→ **Problem to solve**
Read the data and repeat it in full, exactly.

→ **Data section**
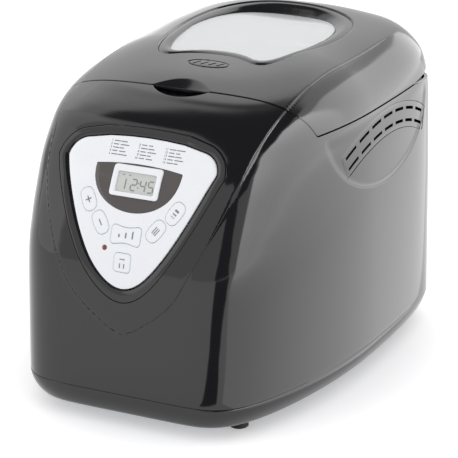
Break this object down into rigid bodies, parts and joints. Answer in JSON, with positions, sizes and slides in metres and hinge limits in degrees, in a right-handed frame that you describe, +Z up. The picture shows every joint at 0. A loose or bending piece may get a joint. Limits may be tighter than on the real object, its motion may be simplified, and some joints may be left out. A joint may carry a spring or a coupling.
{
  "type": "bread machine",
  "caption": "Countertop bread machine: barrel-sided glossy housing, sloping shield-shaped control panel, hinged domed lid with a viewing window, lift-out pan and belt-driven kneading paddle.",
  "frame": {"origin": "on the table, under the middle of the body's bounding box", "axes": "+Z up, the control panel faces -Y, the lid hinges at the +Y end, +X is the width"},
  "size_m": [0.264, 0.378, 0.2857],
  "materials": {
    "body_dark": "smooth gloss moulding",
    "lid_grey": "smooth gloss moulding",
    "base_dark": "satin moulding",
    "foot_rubber": "matt",
    "zinc_sheet": "zinc-plated sheet",
    "screw_steel": "zinc-plated",
    "post_plastic": "moulded",
    "gland_black": "moulded",
    "pocket_black": "smooth gloss moulding",
    "deck_black": "fine texture",
    "chamber_sheet": "pressed sheet, dull",
    "element_steel": "heat-dulled tube",
    "clip_steel": "plain",
    "sensor_steel": "plain",
    "socket_cast": "die-cast, bare",
    "bush_brass": "plain",
    "shaft_steel": "ground",
    "coupler_cast": "die-cast, bare",
    "pulley_black": "moulded",
    "pulley_steel": "turned",
    "belt_rubber": "matt",
    "fan_grey": "moulded",
    "motor_enamel": "enamelled laminations",
    "capacitor_white": "moulded can",
    "pan_coat": "non-stick coating",
    "bail_wire": "plain wire",
    "paddle_coat": "non-stick coating",
    "window_clear": "clear, polished",
    "window_rim": "gloss black",
    "vent_grey": "smooth moulding",
    "liner_black": "fine texture",
    "inner_glass": "toughened",
    "seal_silicone": "soft, matt",
    "hinge_steel": "plain",
    "bezel_black": "high gloss",
    "fascia_white": "smooth gloss",
    "dee_brown": "high gloss",
    "lcd_white": "smooth gloss",
    "lcd_grey": "liquid-crystal display",
    "key_white": "satin, soft touch",
    "led_red": "clear red lens",
    "board_green": "solder mask"
  },
  "bodies": {
    "body": {"base_ring": "base_dark", "feet": "foot_rubber", "base_plate": "zinc_sheet", "base_screws": "screw_steel", "deck_posts": "post_plastic", "housing": "body_dark", "cord_gland": "gland_black", "finger_pocket": "pocket_black", "deck": "deck_black", "oven_chamber": "chamber_sheet", "heating_element": "element_steel", "element_clips": "clip_steel", "temperature_sensor": "sensor_steel", "pan_socket": "socket_cast", "bearing_block": "socket_cast", "shaft_bush": "bush_brass", "drive_belt": "belt_rubber", "motor": "motor_enamel", "motor_bracket": "zinc_sheet", "capacitor": "capacitor_white", "hinge_brackets": "hinge_steel", "hinge_pins": "shaft_steel", "control_bezel": "bezel_black", "control_fascia": "fascia_white", "display_surround": "dee_brown", "lcd_frame": "lcd_white", "lcd_screen": "lcd_grey", "status_led": "led_red", "control_board": "board_green", "board_posts": "post_plastic", "side_vent_left": "vent_grey", "side_vent_right": "vent_grey"},
    "drive": {"drive_shaft": "shaft_steel", "drive_coupler": "coupler_cast", "large_pulley": "pulley_black"},
    "rotor": {"motor_shaft": "shaft_steel", "motor_fan": "fan_grey", "small_pulley": "pulley_steel"},
    "pan": {"pan": "pan_coat", "pan_foot": "socket_cast", "pan_bush": "bush_brass"},
    "paddle": {"pan_spindle": "shaft_steel", "spindle_wing": "coupler_cast", "kneading_paddle": "paddle_coat"},
    "bail": {"pan_handle": "bail_wire"},
    "lid": {"lid_shell": "lid_grey", "window_outer": "window_clear", "window_frame": "window_rim", "steam_vent": "vent_grey", "lid_liner": "liner_black", "window_inner": "inner_glass", "lid_seal": "seal_silicone", "lid_hinge_arms": "liner_black"},
    "plus_key": {"key_plus": "key_white"},
    "minus_key": {"key_minus": "key_white"},
    "size_key": {"key_size": "key_white"},
    "menu_key": {"key_menu": "key_white"},
    "shade_key": {"key_shade": "key_white"},
    "start_key": {"key_start": "key_white"}
  },
  "joints": [
    {"name": "lid_hinge", "type": "hinge", "parent": "body", "child": "lid", "pos_m": [0, 0.185, 0.229], "axis": [-1, 0, 0], "range_deg": [0, 85]},
    {"name": "pan_lift", "type": "slide", "parent": "body", "child": "pan", "axis": [0, 0, 1], "range_m": [0, 0.02]},
    {"name": "bail_hinge", "type": "hinge", "parent": "pan", "child": "bail", "pos_m": [0, 0.052, 0.173], "axis": [0, 1, 0], "range_deg": [0, 144]},
    {"name": "drive_spin", "type": "hinge", "parent": "body", "child": "drive", "pos_m": [0, 0.052, 0.023], "axis": [0, 0, 1], "continuous": true},
    {"name": "rotor_spin", "type": "hinge", "parent": "body", "child": "rotor", "pos_m": [0.05, -0.111, 0.023], "axis": [0, 0, 1], "continuous": true},
    {"name": "paddle_spin", "type": "hinge", "parent": "pan", "child": "paddle", "pos_m": [0, 0.052, 0.075], "axis": [0, 0, 1], "continuous": true},
    {"name": "plus_press", "type": "slide", "parent": "body", "child": "plus_key", "axis": [0, 0.9613, -0.2756], "range_m": [0, 0.001], "stiffness_N_per_m": 500, "springref_m": -0.0006},
    {"name": "minus_press", "type": "slide", "parent": "body", "child": "minus_key", "axis": [0, 0.9613, -0.2756], "range_m": [0, 0.001], "stiffness_N_per_m": 500, "springref_m": -0.0006},
    {"name": "size_press", "type": "slide", "parent": "body", "child": "size_key", "axis": [0, 0.9613, -0.2756], "range_m": [0, 0.001], "stiffness_N_per_m": 500, "springref_m": -0.0006},
    {"name": "menu_press", "type": "slide", "parent": "body", "child": "menu_key", "axis": [0, 0.9613, -0.2756], "range_m": [0, 0.001], "stiffness_N_per_m": 500, "springref_m": -0.0006},
    {"name": "shade_press", "type": "slide", "parent": "body", "child": "shade_key", "axis": [0, 0.9613, -0.2756], "range_m": [0, 0.001], "stiffness_N_per_m": 500, "springref_m": -0.0006},
    {"name": "start_press", "type": "slide", "parent": "body", "child": "start_key", "axis": [0, 0.9613, -0.2756], "range_m": [0, 0.001], "stiffness_N_per_m": 500, "springref_m": -0.0006}
  ],
  "couplings": [
    {"joint": "rotor_spin", "follows": "drive_spin", "ratio": 4},
    {"joint": "paddle_spin", "follows": "drive_spin", "ratio": 1}
  ]
}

→ **Final answer**
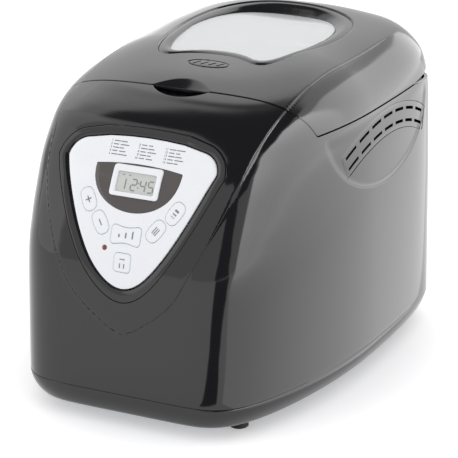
Break this object down into rigid bodies, parts and joints. Answer in JSON, with positions, sizes and slides in metres and hinge limits in degrees, in a right-handed frame that you describe, +Z up. The picture shows every joint at 0. A loose or bending piece may get a joint. Limits may be tighter than on the real object, its motion may be simplified, and some joints may be left out. A joint may carry a spring or a coupling.
{
  "type": "bread machine",
  "caption": "Countertop bread machine: barrel-sided glossy housing, sloping shield-shaped control panel, hinged domed lid with a viewing window, lift-out pan and belt-driven kneading paddle.",
  "frame": {"origin": "on the table, under the middle of the body's bounding box", "axes": "+Z up, the control panel faces -Y, the lid hinges at the +Y end, +X is the width"},
  "size_m": [0.264, 0.378, 0.2857],
  "materials": {
    "body_dark": "smooth gloss moulding",
    "lid_grey": "smooth gloss moulding",
    "base_dark": "satin moulding",
    "foot_rubber": "matt",
    "zinc_sheet": "zinc-plated sheet",
    "screw_steel": "zinc-plated",
    "post_plastic": "moulded",
    "gland_black": "moulded",
    "pocket_black": "smooth gloss moulding",
    "deck_black": "fine texture",
    "chamber_sheet": "pressed sheet, dull",
    "element_steel": "heat-dulled tube",
    "clip_steel": "plain",
    "sensor_steel": "plain",
    "socket_cast": "die-cast, bare",
    "bush_brass": "plain",
    "shaft_steel": "ground",
    "coupler_cast": "die-cast, bare",
    "pulley_black": "moulded",
    "pulley_steel": "turned",
    "belt_rubber": "matt",
    "fan_grey": "moulded",
    "motor_enamel": "enamelled laminations",
    "capacitor_white": "moulded can",
    "pan_coat": "non-stick coating",
    "bail_wire": "plain wire",
    "paddle_coat": "non-stick coating",
    "window_clear": "clear, polished",
    "window_rim": "gloss black",
    "vent_grey": "smooth moulding",
    "liner_black": "fine texture",
    "inner_glass": "toughened",
    "seal_silicone": "soft, matt",
    "hinge_steel": "plain",
    "bezel_black": "high gloss",
    "fascia_white": "smooth gloss",
    "dee_brown": "high gloss",
    "lcd_white": "smooth gloss",
    "lcd_grey": "liquid-crystal display",
    "key_white": "satin, soft touch",
    "led_red": "clear red lens",
    "board_green": "solder mask"
  },
  "bodies": {
    "body": {"base_ring": "base_dark", "feet": "foot_rubber", "base_plate": "zinc_sheet", "base_screws": "screw_steel", "deck_posts": "post_plastic", "housing": "body_dark", "cord_gland": "gland_black", "finger_pocket": "pocket_black", "deck": "deck_black", "oven_chamber": "chamber_sheet", "heating_element": "element_steel", "element_clips": "clip_steel", "temperature_sensor": "sensor_steel", "pan_socket": "socket_cast", "bearing_block": "socket_cast", "shaft_bush": "bush_brass", "drive_belt": "belt_rubber", "motor": "motor_enamel", "motor_bracket": "zinc_sheet", "capacitor": "capacitor_white", "hinge_brackets": "hinge_steel", "hinge_pins": "shaft_steel", "control_bezel": "bezel_black", "control_fascia": "fascia_white", "display_surround": "dee_brown", "lcd_frame": "lcd_white", "lcd_screen": "lcd_grey", "status_led": "led_red", "control_board": "board_green", "board_posts": "post_plastic", "side_vent_left": "vent_grey", "side_vent_right": "vent_grey"},
    "drive": {"drive_shaft": "shaft_steel", "drive_coupler": "coupler_cast", "large_pulley": "pulley_black"},
    "rotor": {"motor_shaft": "shaft_steel", "motor_fan": "fan_grey", "small_pulley": "pulley_steel"},
    "pan": {"pan": "pan_coat", "pan_foot": "socket_cast", "pan_bush": "bush_brass"},
    "paddle": {"pan_spindle": "shaft_steel", "spindle_wing": "coupler_cast", "kneading_paddle": "paddle_coat"},
    "bail": {"pan_handle": "bail_wire"},
    "lid": {"lid_shell": "lid_grey", "window_outer": "window_clear", "window_frame": "window_rim", "steam_vent": "vent_grey", "lid_liner": "liner_black", "window_inner": "inner_glass", "lid_seal": "seal_silicone", "lid_hinge_arms": "liner_black"},
    "plus_key": {"key_plus": "key_white"},
    "minus_key": {"key_minus": "key_white"},
    "size_key": {"key_size": "key_white"},
    "menu_key": {"key_menu": "key_white"},
    "shade_key": {"key_shade": "key_white"},
    "start_key": {"key_start": "key_white"}
  },
  "joints": [
    {"name": "lid_hinge", "type": "hinge", "parent": "body", "child": "lid", "pos_m": [0, 0.185, 0.229], "axis": [-1, 0, 0], "range_deg": [0, 85]},
    {"name": "pan_lift", "type": "slide", "parent": "body", "child": "pan", "axis": [0, 0, 1], "range_m": [0, 0.02]},
    {"name": "bail_hinge", "type": "hinge", "parent": "pan", "child": "bail", "pos_m": [0, 0.052, 0.173], "axis": [0, 1, 0], "range_deg": [0, 144]},
    {"name": "drive_spin", "type": "hinge", "parent": "body", "child": "drive", "pos_m": [0, 0.052, 0.023], "axis": [0, 0, 1], "continuous": true},
    {"name": "rotor_spin", "type": "hinge", "parent": "body", "child": "rotor", "pos_m": [0.05, -0.111, 0.023], "axis": [0, 0, 1], "continuous": true},
    {"name": "paddle_spin", "type": "hinge", "parent": "pan", "child": "paddle", "pos_m": [0, 0.052, 0.075], "axis": [0, 0, 1], "continuous": true},
    {"name": "plus_press", "type": "slide", "parent": "body", "child": "plus_key", "axis": [0, 0.9613, -0.2756], "range_m": [0, 0.001], "stiffness_N_per_m": 500, "springref_m": -0.0006},
    {"name": "minus_press", "type": "slide", "parent": "body", "child": "minus_key", "axis": [0, 0.9613, -0.2756], "range_m": [0, 0.001], "stiffness_N_per_m": 500, "springref_m": -0.0006},
    {"name": "size_press", "type": "slide", "parent": "body", "child": "size_key", "axis": [0, 0.9613, -0.2756], "range_m": [0, 0.001], "stiffness_N_per_m": 500, "springref_m": -0.0006},
    {"name": "menu_press", "type": "slide", "parent": "body", "child": "menu_key", "axis": [0, 0.9613, -0.2756], "range_m": [0, 0.001], "stiffness_N_per_m": 500, "springref_m": -0.0006},
    {"name": "shade_press", "type": "slide", "parent": "body", "child": "shade_key", "axis": [0, 0.9613, -0.2756], "range_m": [0, 0.001], "stiffness_N_per_m": 500, "springref_m": -0.0006},
    {"name": "start_press", "type": "slide", "parent": "body", "child": "start_key", "axis": [0, 0.9613, -0.2756], "range_m": [0, 0.001], "stiffness_N_per_m": 500, "springref_m": -0.0006}
  ],
  "couplings": [
    {"joint": "rotor_spin", "follows": "drive_spin", "ratio": 4},
    {"joint": "paddle_spin", "follows": "drive_spin", "ratio": 1}
  ]
}